** START Data segment **

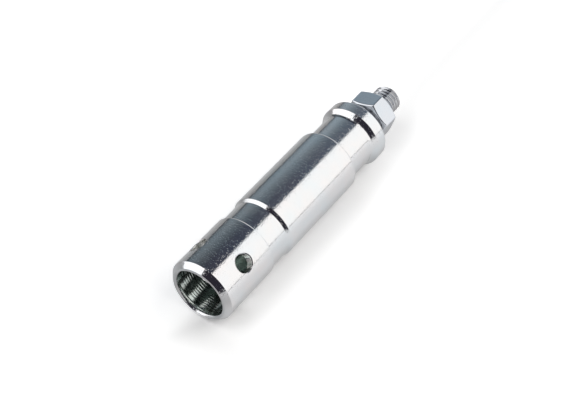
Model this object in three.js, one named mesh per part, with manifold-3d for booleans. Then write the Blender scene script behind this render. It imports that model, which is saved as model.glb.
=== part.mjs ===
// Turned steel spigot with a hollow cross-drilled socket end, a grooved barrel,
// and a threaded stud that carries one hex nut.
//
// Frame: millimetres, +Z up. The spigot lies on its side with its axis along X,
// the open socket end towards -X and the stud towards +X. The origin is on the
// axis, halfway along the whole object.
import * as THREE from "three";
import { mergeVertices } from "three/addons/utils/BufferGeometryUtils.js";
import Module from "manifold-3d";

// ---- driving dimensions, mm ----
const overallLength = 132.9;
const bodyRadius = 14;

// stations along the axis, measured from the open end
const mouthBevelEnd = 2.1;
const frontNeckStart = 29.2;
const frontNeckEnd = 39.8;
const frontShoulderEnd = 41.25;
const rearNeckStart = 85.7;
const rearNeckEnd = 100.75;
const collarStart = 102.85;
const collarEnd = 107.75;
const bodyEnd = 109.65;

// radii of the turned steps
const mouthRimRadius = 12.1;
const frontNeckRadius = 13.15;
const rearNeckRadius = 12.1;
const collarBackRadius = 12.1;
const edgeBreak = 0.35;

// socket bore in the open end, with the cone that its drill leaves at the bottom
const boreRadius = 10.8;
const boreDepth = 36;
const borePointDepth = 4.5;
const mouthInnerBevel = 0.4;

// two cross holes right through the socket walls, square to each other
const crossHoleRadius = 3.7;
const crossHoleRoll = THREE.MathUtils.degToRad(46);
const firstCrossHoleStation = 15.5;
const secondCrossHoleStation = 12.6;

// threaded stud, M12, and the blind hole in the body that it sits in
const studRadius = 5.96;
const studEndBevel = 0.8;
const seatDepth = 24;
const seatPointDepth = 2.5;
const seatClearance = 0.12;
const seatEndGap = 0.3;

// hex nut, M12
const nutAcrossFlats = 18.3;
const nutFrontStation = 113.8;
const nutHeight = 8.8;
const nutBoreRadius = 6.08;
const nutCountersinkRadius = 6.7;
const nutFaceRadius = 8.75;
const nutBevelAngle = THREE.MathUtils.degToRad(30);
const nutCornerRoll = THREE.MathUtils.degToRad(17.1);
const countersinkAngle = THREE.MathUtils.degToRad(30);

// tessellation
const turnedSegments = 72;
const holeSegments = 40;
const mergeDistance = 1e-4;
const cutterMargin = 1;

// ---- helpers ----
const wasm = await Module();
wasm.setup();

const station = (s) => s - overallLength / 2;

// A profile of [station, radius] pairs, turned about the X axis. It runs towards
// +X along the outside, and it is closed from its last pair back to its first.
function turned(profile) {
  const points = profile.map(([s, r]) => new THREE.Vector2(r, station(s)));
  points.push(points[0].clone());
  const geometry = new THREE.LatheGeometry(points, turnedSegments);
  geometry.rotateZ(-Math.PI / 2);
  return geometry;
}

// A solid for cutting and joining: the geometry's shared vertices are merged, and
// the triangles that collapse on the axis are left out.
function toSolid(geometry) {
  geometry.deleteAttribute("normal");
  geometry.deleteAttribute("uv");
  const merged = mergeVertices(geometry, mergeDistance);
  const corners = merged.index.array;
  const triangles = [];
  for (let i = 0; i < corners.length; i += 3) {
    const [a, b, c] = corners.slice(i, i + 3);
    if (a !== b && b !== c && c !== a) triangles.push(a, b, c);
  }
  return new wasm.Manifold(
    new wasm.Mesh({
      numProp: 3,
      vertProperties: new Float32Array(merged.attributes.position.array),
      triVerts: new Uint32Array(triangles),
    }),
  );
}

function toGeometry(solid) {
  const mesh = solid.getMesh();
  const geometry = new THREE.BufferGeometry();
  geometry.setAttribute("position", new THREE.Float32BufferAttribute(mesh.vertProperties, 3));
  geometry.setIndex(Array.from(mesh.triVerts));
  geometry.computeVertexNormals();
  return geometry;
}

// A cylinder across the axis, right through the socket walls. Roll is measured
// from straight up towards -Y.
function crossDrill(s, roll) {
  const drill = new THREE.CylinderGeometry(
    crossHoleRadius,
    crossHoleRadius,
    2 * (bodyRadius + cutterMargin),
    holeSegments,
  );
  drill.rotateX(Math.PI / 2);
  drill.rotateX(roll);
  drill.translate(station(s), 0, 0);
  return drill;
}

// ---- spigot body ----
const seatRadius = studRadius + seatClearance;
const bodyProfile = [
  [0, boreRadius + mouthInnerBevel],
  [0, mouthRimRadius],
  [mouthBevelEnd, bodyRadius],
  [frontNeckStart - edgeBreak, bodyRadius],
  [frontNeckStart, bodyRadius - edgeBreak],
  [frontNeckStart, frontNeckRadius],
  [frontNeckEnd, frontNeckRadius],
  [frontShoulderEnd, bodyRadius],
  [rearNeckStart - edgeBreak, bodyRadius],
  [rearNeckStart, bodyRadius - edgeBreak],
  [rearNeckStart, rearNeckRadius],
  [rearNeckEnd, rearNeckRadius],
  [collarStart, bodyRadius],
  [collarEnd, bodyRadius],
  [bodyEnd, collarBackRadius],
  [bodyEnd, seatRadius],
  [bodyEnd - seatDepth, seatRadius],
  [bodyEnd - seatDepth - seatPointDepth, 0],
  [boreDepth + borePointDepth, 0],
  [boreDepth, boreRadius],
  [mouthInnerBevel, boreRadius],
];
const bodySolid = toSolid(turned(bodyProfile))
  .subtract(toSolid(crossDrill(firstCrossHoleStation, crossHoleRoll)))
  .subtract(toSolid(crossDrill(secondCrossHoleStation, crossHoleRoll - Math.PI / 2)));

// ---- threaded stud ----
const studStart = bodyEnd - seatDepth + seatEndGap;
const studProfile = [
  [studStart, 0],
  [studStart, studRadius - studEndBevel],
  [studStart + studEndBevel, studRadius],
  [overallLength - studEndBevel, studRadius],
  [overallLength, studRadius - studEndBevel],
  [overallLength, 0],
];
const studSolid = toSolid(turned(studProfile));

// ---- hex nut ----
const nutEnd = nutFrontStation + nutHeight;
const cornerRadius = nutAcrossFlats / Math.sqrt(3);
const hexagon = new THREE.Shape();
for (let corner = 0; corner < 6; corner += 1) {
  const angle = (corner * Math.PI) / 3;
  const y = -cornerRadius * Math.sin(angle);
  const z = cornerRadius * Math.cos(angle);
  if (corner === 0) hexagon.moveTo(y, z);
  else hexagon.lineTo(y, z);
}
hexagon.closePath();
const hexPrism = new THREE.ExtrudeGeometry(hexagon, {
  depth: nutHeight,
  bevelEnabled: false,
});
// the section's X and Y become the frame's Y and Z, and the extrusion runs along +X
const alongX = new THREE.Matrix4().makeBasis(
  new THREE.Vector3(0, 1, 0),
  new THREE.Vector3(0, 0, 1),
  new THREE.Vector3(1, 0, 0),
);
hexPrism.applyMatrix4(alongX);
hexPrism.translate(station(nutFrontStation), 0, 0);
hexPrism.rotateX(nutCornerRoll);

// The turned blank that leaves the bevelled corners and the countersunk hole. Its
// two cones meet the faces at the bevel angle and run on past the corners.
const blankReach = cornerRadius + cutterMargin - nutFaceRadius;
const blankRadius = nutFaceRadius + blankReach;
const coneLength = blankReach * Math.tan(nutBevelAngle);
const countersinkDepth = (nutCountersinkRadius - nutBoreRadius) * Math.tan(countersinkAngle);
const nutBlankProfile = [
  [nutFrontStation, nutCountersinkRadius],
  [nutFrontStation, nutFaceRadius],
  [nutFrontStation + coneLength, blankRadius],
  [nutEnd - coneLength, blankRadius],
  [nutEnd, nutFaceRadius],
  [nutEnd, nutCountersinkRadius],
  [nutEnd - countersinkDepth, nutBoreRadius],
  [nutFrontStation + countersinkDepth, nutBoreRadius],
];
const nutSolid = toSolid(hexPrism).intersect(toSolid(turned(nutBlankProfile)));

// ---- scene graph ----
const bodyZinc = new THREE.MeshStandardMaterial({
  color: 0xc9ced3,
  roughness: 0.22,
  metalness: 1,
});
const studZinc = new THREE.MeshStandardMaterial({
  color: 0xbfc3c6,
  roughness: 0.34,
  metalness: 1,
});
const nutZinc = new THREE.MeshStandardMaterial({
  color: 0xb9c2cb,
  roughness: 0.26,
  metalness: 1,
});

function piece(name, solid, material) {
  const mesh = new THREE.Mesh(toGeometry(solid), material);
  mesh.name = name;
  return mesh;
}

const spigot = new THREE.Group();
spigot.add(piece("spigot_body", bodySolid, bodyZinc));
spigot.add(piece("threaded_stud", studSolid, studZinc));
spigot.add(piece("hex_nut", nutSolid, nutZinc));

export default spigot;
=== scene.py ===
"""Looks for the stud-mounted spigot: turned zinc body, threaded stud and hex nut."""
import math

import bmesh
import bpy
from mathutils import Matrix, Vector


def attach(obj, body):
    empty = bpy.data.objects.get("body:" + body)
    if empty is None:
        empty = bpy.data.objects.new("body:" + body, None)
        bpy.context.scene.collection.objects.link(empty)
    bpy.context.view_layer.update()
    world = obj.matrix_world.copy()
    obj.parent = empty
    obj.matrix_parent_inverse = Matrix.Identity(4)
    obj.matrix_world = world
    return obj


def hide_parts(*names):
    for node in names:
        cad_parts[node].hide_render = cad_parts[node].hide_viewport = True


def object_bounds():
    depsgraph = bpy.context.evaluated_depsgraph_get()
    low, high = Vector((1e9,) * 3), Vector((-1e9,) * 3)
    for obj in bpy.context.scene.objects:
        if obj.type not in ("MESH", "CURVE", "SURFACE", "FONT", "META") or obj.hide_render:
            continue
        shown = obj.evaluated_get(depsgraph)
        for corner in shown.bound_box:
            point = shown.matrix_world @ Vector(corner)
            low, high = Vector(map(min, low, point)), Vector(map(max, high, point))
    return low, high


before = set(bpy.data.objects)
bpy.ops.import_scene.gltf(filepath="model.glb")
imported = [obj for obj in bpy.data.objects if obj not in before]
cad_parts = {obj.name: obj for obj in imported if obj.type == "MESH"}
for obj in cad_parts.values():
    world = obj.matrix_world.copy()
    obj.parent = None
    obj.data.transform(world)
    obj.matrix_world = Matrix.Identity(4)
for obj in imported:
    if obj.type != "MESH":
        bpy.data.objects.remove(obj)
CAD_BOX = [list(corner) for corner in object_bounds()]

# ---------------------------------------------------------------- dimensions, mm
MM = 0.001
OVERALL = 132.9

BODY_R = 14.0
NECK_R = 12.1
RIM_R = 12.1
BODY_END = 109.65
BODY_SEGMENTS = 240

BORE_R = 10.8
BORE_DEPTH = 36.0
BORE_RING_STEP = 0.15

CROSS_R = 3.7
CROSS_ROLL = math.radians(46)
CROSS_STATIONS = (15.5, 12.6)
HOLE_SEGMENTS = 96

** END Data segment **

● Task statement
Output nothing except the lines from the line with "const spigot = new THREE.Group();" through the line with "Vector(map(max, high, point))", copied exactly, end lines included.

● Expected answer
const spigot = new THREE.Group();
spigot.add(piece("spigot_body", bodySolid, bodyZinc));
spigot.add(piece("threaded_stud", studSolid, studZinc));
spigot.add(piece("hex_nut", nutSolid, nutZinc));

export default spigot;
=== scene.py ===
"""Looks for the stud-mounted spigot: turned zinc body, threaded stud and hex nut."""
import math

import bmesh
import bpy
from mathutils import Matrix, Vector


def attach(obj, body):
    empty = bpy.data.objects.get("body:" + body)
    if empty is None:
        empty = bpy.data.objects.new("body:" + body, None)
        bpy.context.scene.collection.objects.link(empty)
    bpy.context.view_layer.update()
    world = obj.matrix_world.copy()
    obj.parent = empty
    obj.matrix_parent_inverse = Matrix.Identity(4)
    obj.matrix_world = world
    return obj


def hide_parts(*names):
    for node in names:
        cad_parts[node].hide_render = cad_parts[node].hide_viewport = True


def object_bounds():
    depsgraph = bpy.context.evaluated_depsgraph_get()
    low, high = Vector((1e9,) * 3), Vector((-1e9,) * 3)
    for obj in bpy.context.scene.objects:
        if obj.type not in ("MESH", "CURVE", "SURFACE", "FONT", "META") or obj.hide_render:
            continue
        shown = obj.evaluated_get(depsgraph)
        for corner in shown.bound_box:
            point = shown.matrix_world @ Vector(corner)
            low, high = Vector(map(min, low, point)), Vector(map(max, high, point))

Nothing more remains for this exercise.